I see a fundamental wrong in this narrative. Nothing in it is false except the onus of responsibility. As the noted French thinkers of the postwar years argued persuasively, under any and all conditions there are choices we make freely. That is why freedom frightens most of us. Make no choices and you have made yours.

The Ukraine crisis comes up to the edge of fearful now. The dynamism that starts to animate European politics is to be envied, although one would rather be too busy with American variants of the new European themes to be bothered with anything like envy.

But the greatest source of fear, it seems to me, now arises here among us. We have a profoundly broken political system, and our institutions are torn up by those professing most to honor them. Unless we fix this we will go down in who knows what fashion. Ukraine as it proceeds into more war is a function of this: One thing Vietnam showed everyone watching was that war cannot be conducted without either domestic consensus or silence. As to our political paralysis when set against Europe, the point is too obvious to belabor.

The anatomy of true, irreversible decline begins to reveal itself precisely as we watch events abroad. It comes of too many of us simply sitting there, maybe watching another television drama in which the surveillance cops and the computers save the day. Banal times 10. We have a little time left, but as these weeks go by, not overmuch.

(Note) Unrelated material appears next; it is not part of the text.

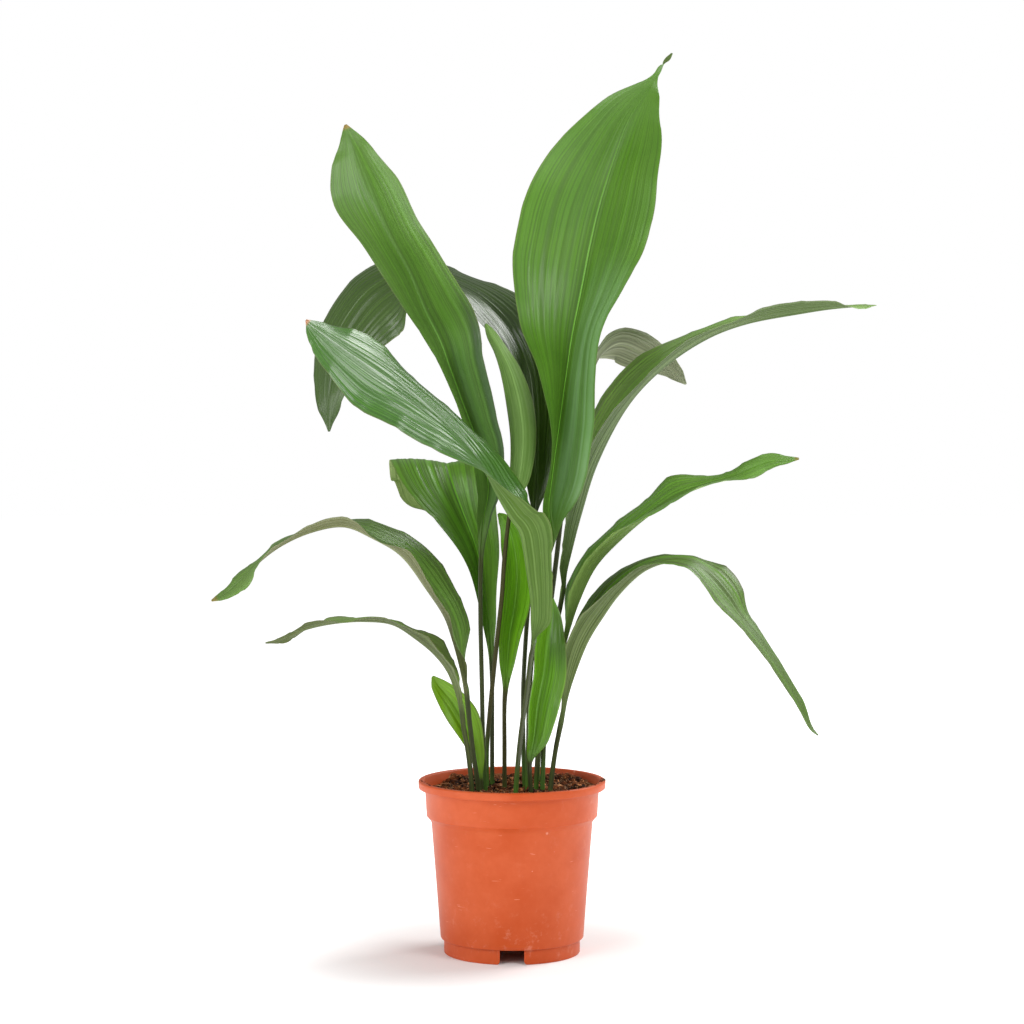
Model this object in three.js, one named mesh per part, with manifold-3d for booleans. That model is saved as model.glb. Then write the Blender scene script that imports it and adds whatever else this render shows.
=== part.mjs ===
// A cast iron plant (Aspidistra elatior) in a round plastic nursery pot.
// Millimetres, +Z up, the pot's axis first at the origin, -Y the side that is seen first.
import * as THREE from 'three';
import { mergeVertices } from 'three/addons/utils/BufferGeometryUtils.js';
import Module from 'manifold-3d';

const wasm = await Module();
wasm.setup();

// The pot: a 149 mm nursery pot with a rolled lip, a wider collar and a notched foot ring.
const RIM_R = 74.5;
const POT_HEIGHT = 138;
const WALL = 1.6;
const COLLAR_TOP_R = 69.2;
const COLLAR_BOTTOM_R = 68;
const COLLAR_BOTTOM_Z = 110;
const BODY_TOP_R = 64.2;
const BODY_BOTTOM_R = 57;
const STEP_HEIGHT = 5.2;
const FOOT_R = 54.2;
const FOOT_HEIGHT = 11.5;
const FOOT_WIDTH = 2.6;
const FLOOR_UNDERSIDE = 12.5;
const FLOOR_TOP = 14.5;
const LIP_BOTTOM = POT_HEIGHT - 6.6;
const POT_SIDES = 60;
const NOTCHES = 3;
const NOTCH_WIDTH = 19;
const NOTCH_CORNER_R = 3;
const DRAIN_HOLES = 6;
const DRAIN_HOLE_R = 4.5;
const DRAIN_CIRCLE_R = 36;

// The soil: crumbly, lower in the middle and heaped towards the wall.
const GAP = 0.3;
const SOIL_LEVEL = 128;
const SOIL_RINGS = 7;
const CRUMB_HEIGHT = 0.7;
const SOIL_HEAPS = [
  { x: 44, y: 40, radius: 24, height: 7.5 },
  { x: -38, y: 38, radius: 20, height: 6.5 },
  { x: 2, y: 52, radius: 24, height: 4 },
  { x: 54, y: -6, radius: 20, height: 5 },
  { x: -50, y: -16, radius: 20, height: 3 },
  { x: 4, y: -54, radius: 26, height: 2 },
];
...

Footnote: Needless confusion in last week’s column, and thanks to those readers who caught the error. I offered the quotation, “There are only two peoples now. Russia is still barbarous, but it is great. The other young nation is America,” etc., and attributed it to de Tocqueville. The French traveler said something very similar as he concluded Vol. I of “Democracy in America” in 1835, but Sainte-Beuve, as readers noted, said it 12 years later in the words I quoted. Oddly, I put the passage in an earlier column and had the attribution right.